Quote all of the entries word for word.
--- EXERCISE MATERIALS ---
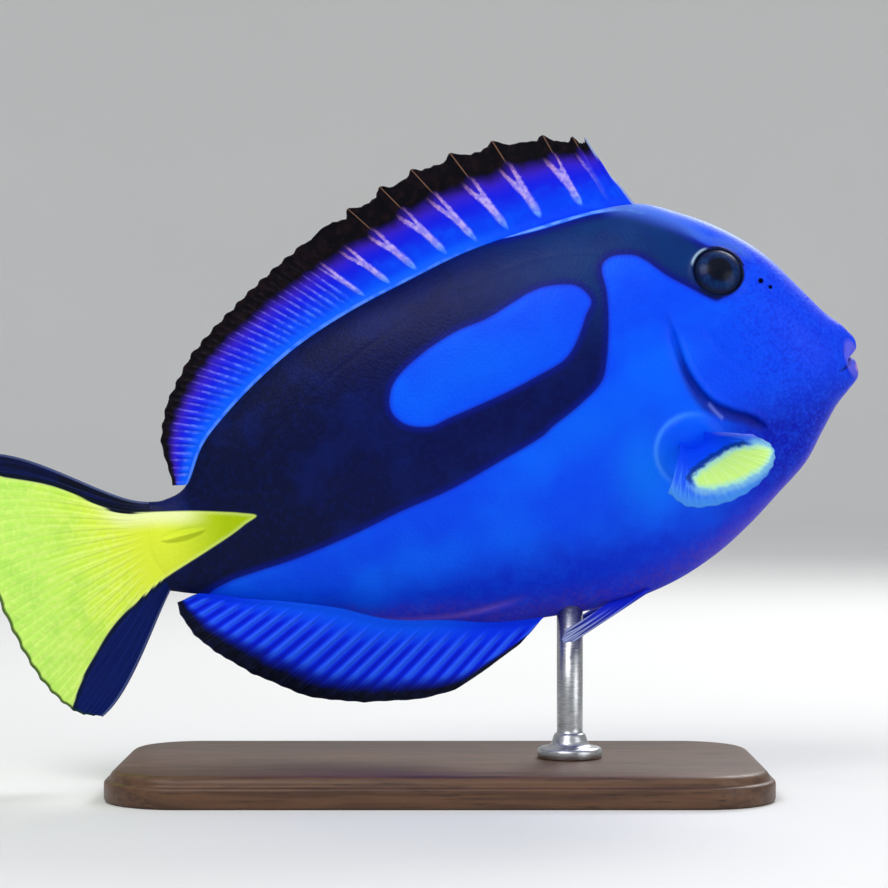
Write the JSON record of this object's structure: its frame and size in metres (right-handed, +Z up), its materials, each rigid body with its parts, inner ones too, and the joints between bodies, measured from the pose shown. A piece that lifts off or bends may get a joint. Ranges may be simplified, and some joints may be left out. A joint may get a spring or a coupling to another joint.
{
  "type": "regal blue tang, life-size model on a display stand",
  "caption": "Life-size surgeonfish: deep thin body with a folded tail blade, ray-ribbed fins spread, nose tipped up on a flat base with a rod.",
  "frame": {"origin": "centre of the base's underside, which stands on the floor at z = 0", "axes": "+X towards the fish's nose along the base, +Y to the fish's left, +Z up"},
  "size_m": [0.2298, 0.0926, 0.1712],
  "materials": {
    "blue_skin": "wet, finely scaled blue skin with a blue-black palette mark, a yellow wedge on the tail stem and a lilac sheen on the belly",
    "eye": "wet dark eye with a blue-grey iris",
    "blue_fin": "blue ribbed membrane with pale rays and a black margin",
    "yellow_fin": "lemon-yellow ribbed membrane with blue-black margins",
    "pectoral_fin": "blue membrane with a yellow-green band and a clear pale edge",
    "pelvic_fin": "pale rays on a bluish membrane",
    "stand_wood": "dark stained, satin",
    "stand_steel": "brushed"
  },
  "bodies": {
    "root": {"head": "blue_skin", "trunk": "blue_skin", "tail_stem": "blue_skin", "eye_left": "eye", "eye_right": "eye", "dorsal_fin": "blue_fin", "anal_fin": "blue_fin", "caudal_fin": "yellow_fin", "pectoral_fin_left": "pectoral_fin", "pectoral_fin_right": "pectoral_fin", "pelvic_fin_left": "pelvic_fin", "pelvic_fin_right": "pelvic_fin", "stand_base": "stand_wood", "stand_rod": "stand_steel"}
  },
  "joints": []
}
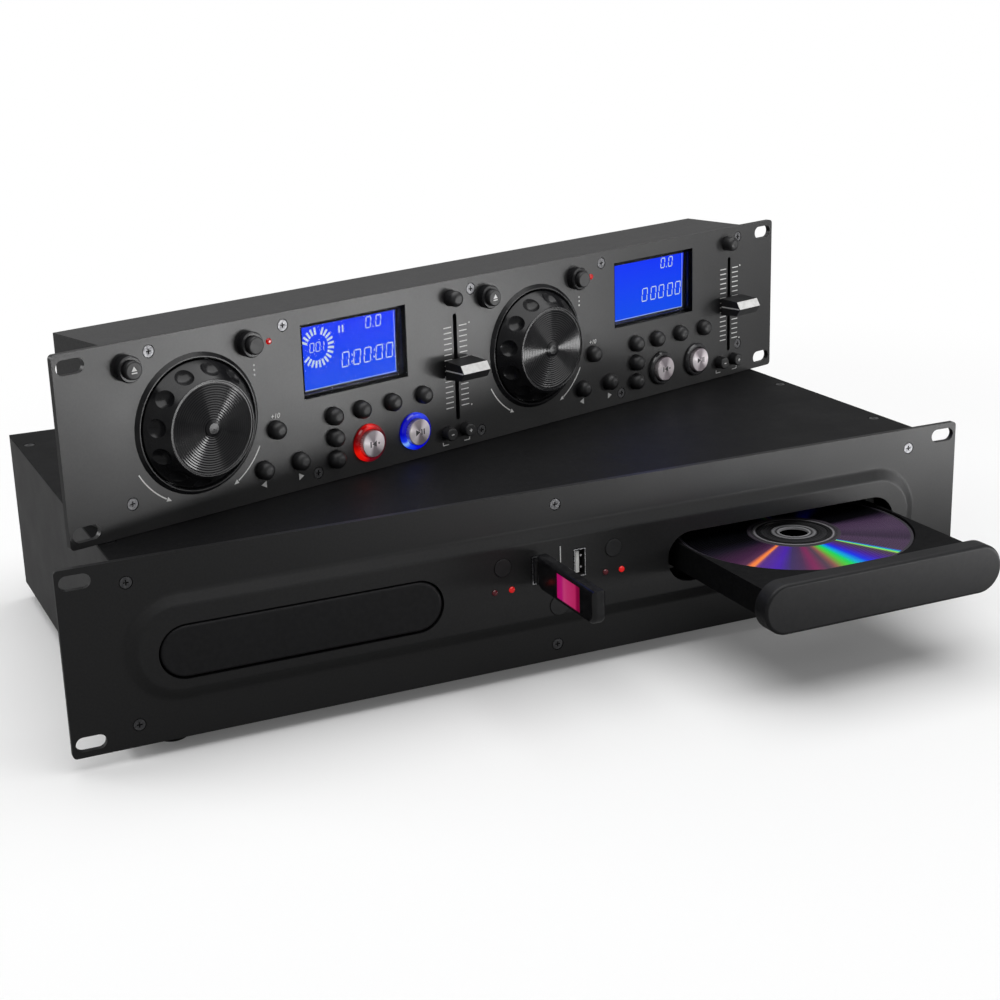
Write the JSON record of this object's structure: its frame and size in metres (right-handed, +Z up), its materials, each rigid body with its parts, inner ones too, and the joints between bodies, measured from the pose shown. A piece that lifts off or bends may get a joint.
---
EXERCISE RESPONSE
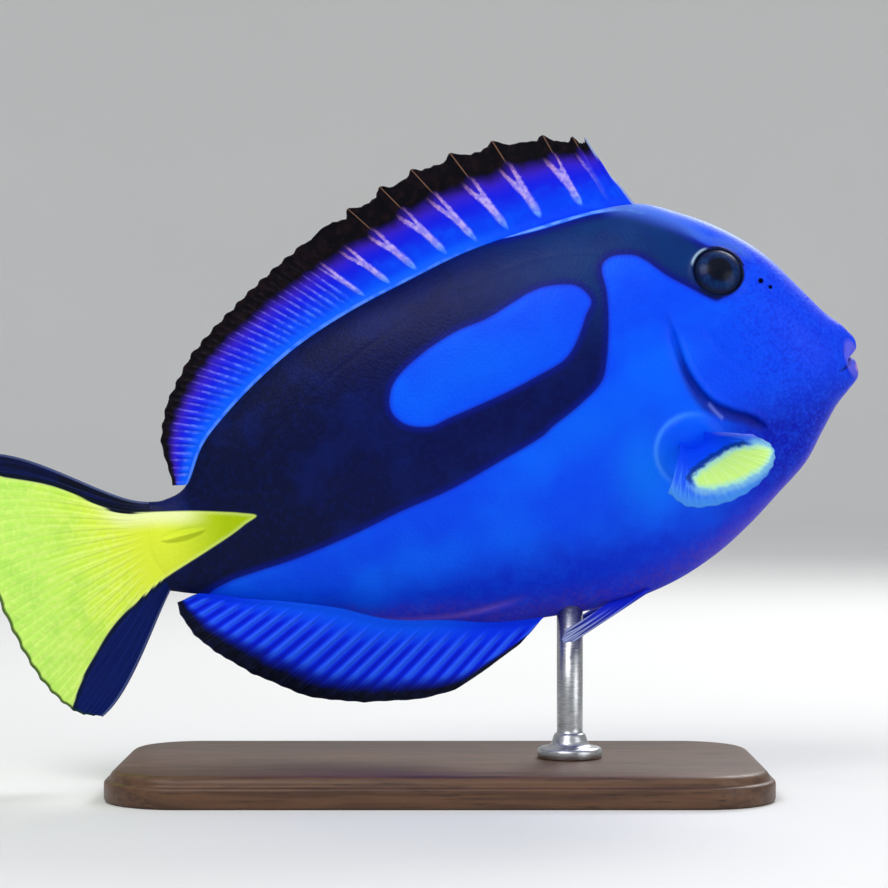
Write the JSON record of this object's structure: its frame and size in metres (right-handed, +Z up), its materials, each rigid body with its parts, inner ones too, and the joints between bodies, measured from the pose shown. A piece that lifts off or bends may get a joint. Ranges may be simplified, and some joints may be left out. A joint may get a spring or a coupling to another joint.
{
  "type": "regal blue tang, life-size model on a display stand",
  "caption": "Life-size surgeonfish: deep thin body with a folded tail blade, ray-ribbed fins spread, nose tipped up on a flat base with a rod.",
  "frame": {"origin": "centre of the base's underside, which stands on the floor at z = 0", "axes": "+X towards the fish's nose along the base, +Y to the fish's left, +Z up"},
  "size_m": [0.2298, 0.0926, 0.1712],
  "materials": {
    "blue_skin": "wet, finely scaled blue skin with a blue-black palette mark, a yellow wedge on the tail stem and a lilac sheen on the belly",
    "eye": "wet dark eye with a blue-grey iris",
    "blue_fin": "blue ribbed membrane with pale rays and a black margin",
    "yellow_fin": "lemon-yellow ribbed membrane with blue-black margins",
    "pectoral_fin": "blue membrane with a yellow-green band and a clear pale edge",
    "pelvic_fin": "pale rays on a bluish membrane",
    "stand_wood": "dark stained, satin",
    "stand_steel": "brushed"
  },
  "bodies": {
    "root": {"head": "blue_skin", "trunk": "blue_skin", "tail_stem": "blue_skin", "eye_left": "eye", "eye_right": "eye", "dorsal_fin": "blue_fin", "anal_fin": "blue_fin", "caudal_fin": "yellow_fin", "pectoral_fin_left": "pectoral_fin", "pectoral_fin_right": "pectoral_fin", "pelvic_fin_left": "pelvic_fin", "pelvic_fin_right": "pelvic_fin", "stand_base": "stand_wood", "stand_rod": "stand_steel"}
  },
  "joints": []
}
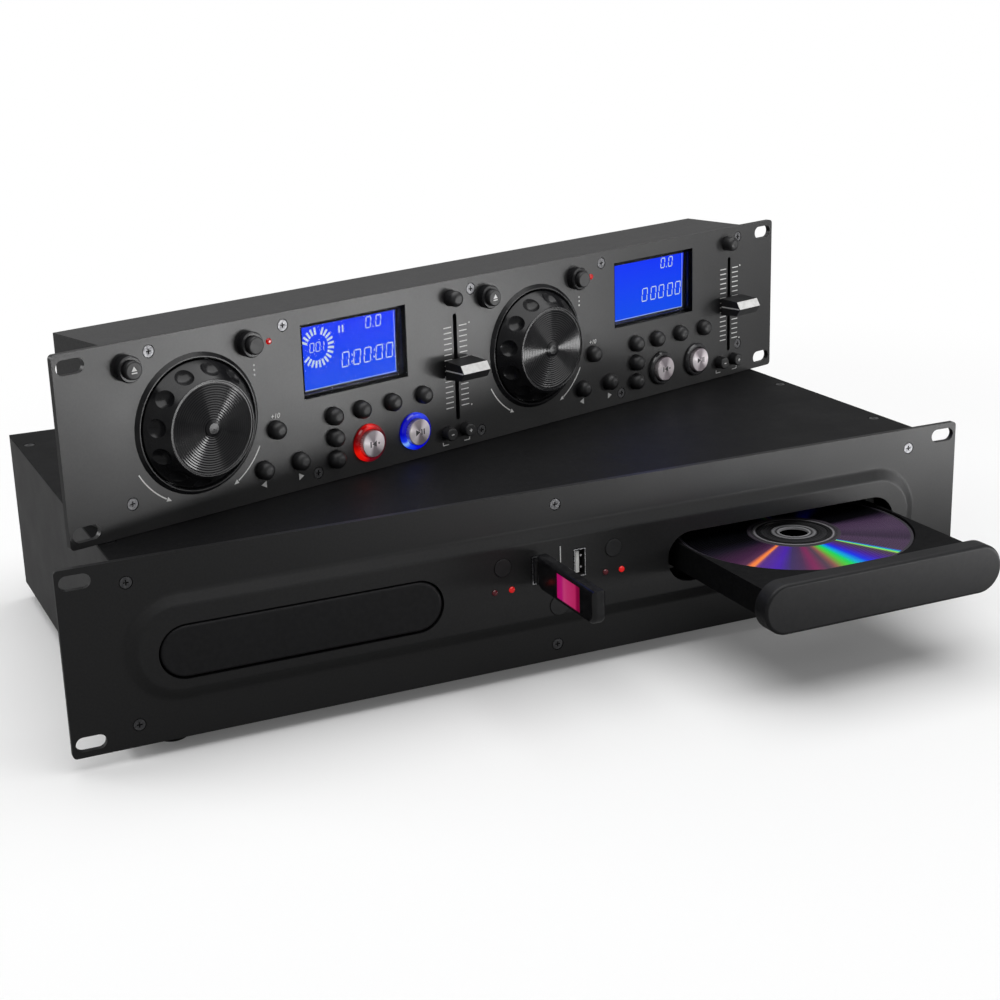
Write the JSON record of this object's structure: its frame and size in metres (right-handed, +Z up), its materials, each rigid body with its parts, inner ones too, and the joints between bodies, measured from the pose shown. A piece that lifts off or bends may get a joint.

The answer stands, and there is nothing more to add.